How does a company have to be built to survive in an increasingly digital environment?
I see very different companies. Some are still managed very patriarchally, which is a dying pattern, even if it still works very well in some cases. On the other hand, there are modern companies with flat hierarchies that still don’t work. It always gets difficult when there are cultural changes, because that affects the inner identification with the brand. I sense very quickly when I come into a company whether it is well managed or not. I can often tell at the first staff meeting what the employees are like.
Are the “old” companies structurally at all made for the modern age? If you put a top manager from Zalando at the very top of – let’s say – Adler, he’ll wither away like a primrose. Because Adler works in a completely different way.

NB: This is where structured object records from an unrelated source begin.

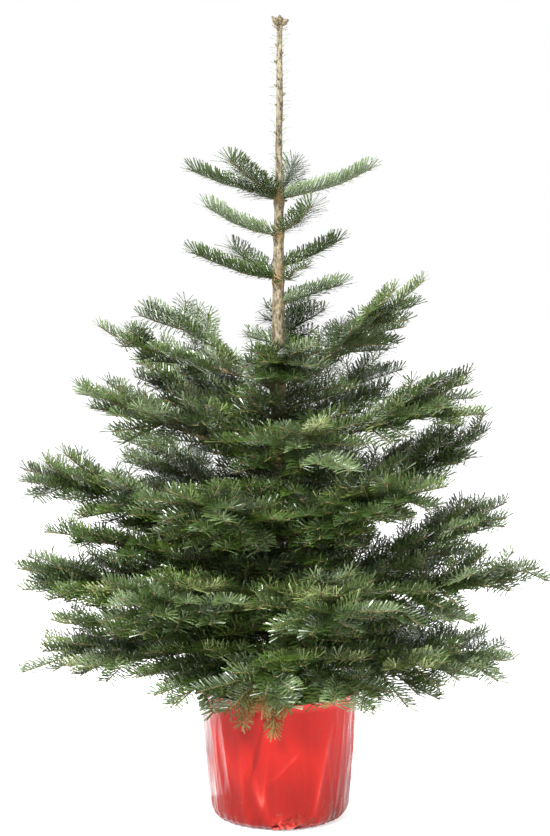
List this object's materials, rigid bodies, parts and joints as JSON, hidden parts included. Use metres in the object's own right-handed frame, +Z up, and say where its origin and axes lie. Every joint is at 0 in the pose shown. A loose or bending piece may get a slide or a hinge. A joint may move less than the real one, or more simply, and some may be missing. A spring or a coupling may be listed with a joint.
{
  "type": "pot-grown christmas tree, a young fir in a film-wrapped nursery pot",
  "caption": "Young fir grown in a nursery pot: tapering trunk with a long bare leader, whorled boughs in a rounded cone of needles, pot wrapped in loose glossy film.",
  "frame": {"origin": "centre of the flat underside of the wrapped pot, which stands on the floor", "axes": "+Z up along the trunk, +X to the tree's right as seen from the front, +Y to its back"},
  "size_m": [0.8235, 0.7039, 1.2427],
  "materials": {
    "needles": "waxy dark green needles, paler beneath, with lighter and blue-grey shoots",
    "bark": "smooth grey-tan young bark with lenticels and collars at the whorls",
    "bud_scale": "resinous brown bud scales",
    "red_film": "glossy red film with soft vertical folds and a crumpled foot",
    "pot_plastic": "matt black moulded plastic",
    "compost": "loose dark brown compost with bits of bark"
  },
  "bodies": {
    "root": {"bough_second_1": "bark", "bough_second_2": "bark", "bough_second_3": "bark", "bough_second_4": "bark", "bough_second_5": "bark", "bough_third_1": "bark", "bough_third_2": "bark", "bough_third_3": "bark", "bough_third_4": "bark", "bough_third_5": "bark", "film_wrap": "red_film", "foliage_between_1": "needles", "foliage_between_2": "needles", "foliage_fifth_1": "needles", "foliage_fifth_2": "needles", "foliage_fifth_3": "needles", "foliage_fifth_4": "needles", "foliage_fifth_5": "needles", "foliage_fifth_6": "needles", "foliage_fifth_7": "needles", "foliage_fourth_1": "needles", "foliage_fourth_2": "needles", "foliage_fourth_3": "needles", "foliage_fourth_4": "needles", "foliage_fourth_5": "needles", "foliage_fourth_6": "needles", "foliage_lowest_1": "needles", "foliage_lowest_2": "needles", "foliage_lowest_3": "needles", "foliage_lowest_4": "needles", "foliage_lowest_5": "needles", "foliage_lowest_6": "needles", "foliage_lowest_7": "needles", "foliage_second_1": "needles", "foliage_second_2": "needles", "foliage_second_3": "needles", "foliage_second_4": "needles", "foliage_second_5": "needles", "foliage_second_6": "needles", "foliage_third_1": "needles", "foliage_third_2": "needles", "foliage_third_3": "needles", "foliage_third_4": "needles", "foliage_third_5": "needles", "foliage_top_back": "needles", "foliage_top_back_left": "needles", "foliage_top_front_left": "needles", "foliage_top_left": "needles", "foliage_top_lower_right": "needles", "foliage_top_middle_back": "needles", "foliage_top_middle_front": "needles", "foliage_top_middle_left": "needles", "foliage_top_middle_right": "needles", "foliage_top_right": "needles", "foliage_top_upper_left": "needles", "foliage_top_upper_right": "needles", "growing_medium": "compost", "leader_buds": "bud_scale", "nursery_pot": "pot_plastic", "trunk": "bark"}
  },
  "joints": []
}
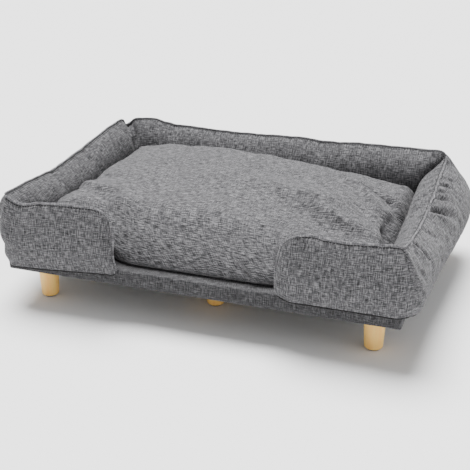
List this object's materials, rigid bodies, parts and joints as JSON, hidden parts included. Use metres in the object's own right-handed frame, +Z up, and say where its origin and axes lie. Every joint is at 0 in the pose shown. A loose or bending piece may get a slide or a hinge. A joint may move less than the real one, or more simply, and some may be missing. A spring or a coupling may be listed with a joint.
{
  "type": "dog sofa bed",
  "caption": "Low upholstered dog bed: padded walls on three sides, front wings with an open entry, loose lift-out cushion, wooden frame on turned legs.",
  "frame": {"origin": "on the floor, under the middle of the bed", "axes": "+X to the right seen from the front, along the bed's length; the open entry faces -Y; +Z up"},
  "size_m": [0.9958, 0.7138, 0.272],
  "materials": {
    "linen_weave": "matte",
    "pine": "matte",
    "plywood": "matte",
    "beech": "satin",
    "steel": "satin",
    "felt": "matte",
    "nonwoven": "matte",
    "foam": "matte",
    "fibre": "matte",
    "zip_tape": "matte"
  },
  "bodies": {
    "bed": {"front_rail": "pine", "rear_rail": "pine", "left_rail": "pine", "right_rail": "pine", "cross_rail_left": "pine", "cross_rail_right": "pine", "centre_rail": "pine", "corner_block_front_left": "pine", "corner_block_front_right": "pine", "corner_block_rear_left": "pine", "corner_block_rear_right": "pine", "deck_panel": "plywood", "deck_foam": "foam", "base_cover": "linen_weave", "dust_cover": "nonwoven", "leg_front_left": "beech", "hanger_bolt_front_left": "steel", "tee_nut_front_left": "steel", "felt_glide_front_left": "felt", "leg_front_middle": "beech", "hanger_bolt_front_middle": "steel", "tee_nut_front_middle": "steel", "felt_glide_front_middle": "felt", "leg_front_right": "beech", "hanger_bolt_front_right": "steel", "tee_nut_front_right": "steel", "felt_glide_front_right": "felt", "leg_rear_left": "beech", "hanger_bolt_rear_left": "steel", "tee_nut_rear_left": "steel", "felt_glide_rear_left": "felt", "leg_rear_middle": "beech", "hanger_bolt_rear_middle": "steel", "tee_nut_rear_middle": "steel", "felt_glide_rear_middle": "felt", "leg_rear_right": "beech", "hanger_bolt_rear_right": "steel", "tee_nut_rear_right": "steel", "felt_glide_rear_right": "felt", "left_wall_cover": "linen_weave", "left_wall_fill": "fibre", "right_wall_cover": "linen_weave", "right_wall_fill": "fibre", "back_wall_cover": "linen_weave", "back_wall_fill": "fibre", "left_wing_cover": "linen_weave", "left_wing_fill": "fibre", "right_wing_cover": "linen_weave", "right_wing_fill": "fibre", "wall_zip_chain": "zip_tape"},
    "cushion": {"cushion_cover": "linen_weave", "cushion_fill": "fibre", "cushion_zip_chain": "zip_tape"},
    "cushion_zip_slider": {"cushion_zip_slider": "steel"},
    "wall_zip_slider": {"wall_zip_slider": "steel"},
    "wall_zip_pull": {"wall_zip_pull": "steel"}
  },
  "joints": [
    {"name": "cushion_lift", "type": "slide", "parent": "bed", "child": "cushion", "axis": [0, 0, 1], "range_m": [0, 0.3]},
    {"name": "cushion_zip", "type": "slide", "parent": "cushion", "child": "cushion_zip_slider", "axis": [-1, 0, 0], "range_m": [0, 0.57]},
    {"name": "wall_zip", "type": "slide", "parent": "bed", "child": "wall_zip_slider", "axis": [-1, 0, 0], "range_m": [0, 0.77]},
    {"name": "wall_zip_pull_swing", "type": "hinge", "parent": "wall_zip_slider", "child": "wall_zip_pull", "pos_m": [0.388, 0.35495, 0.12], "axis": [0, 0, 1], "range_deg": [0, 165]}
  ]
}
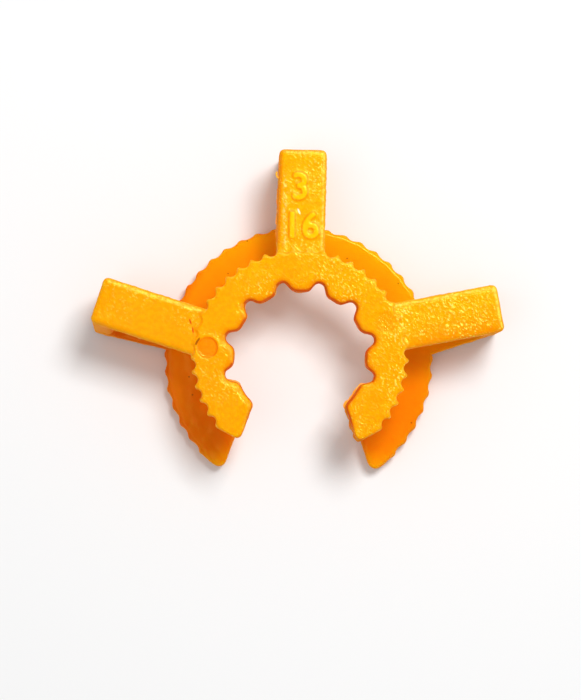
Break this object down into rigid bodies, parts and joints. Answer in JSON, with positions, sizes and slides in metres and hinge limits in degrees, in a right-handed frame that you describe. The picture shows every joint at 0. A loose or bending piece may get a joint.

You won’t turn Adler into Zalando, that’s true. But that doesn’t have to be the case if Adler is to continue to operate successfully. Apart from that, Zalando is not all that profitable.
But it may have a promising future. Even the choice of topics is significant. While the stationaries, fighting for their lives, protest in front of the Chancellor’s Office, Zalando publishes a diversity report.
My advice is to take a look at the balance sheets and see if they can really afford all that, or if there’s just someone else paying for it.
I hear a certain skepticism there. You wouldn’t buy Zalando stock.
I would like to combine the best of both worlds: the sanity from the old world and free spirit and curiosity from the new world. If we combine that well, we would be a step ahead.
Dr. Christian Gerloff is like the industry’s top crisis manager. As an insolvency administrator, the co-owner of the Munich-based law firm Gerloff Liebler Rechtsanwälte has assisted with numerous cases, from Escada and Rena Lange, to Wöhrl, K&L and Escape, to Gerry Weber and most recently Adler.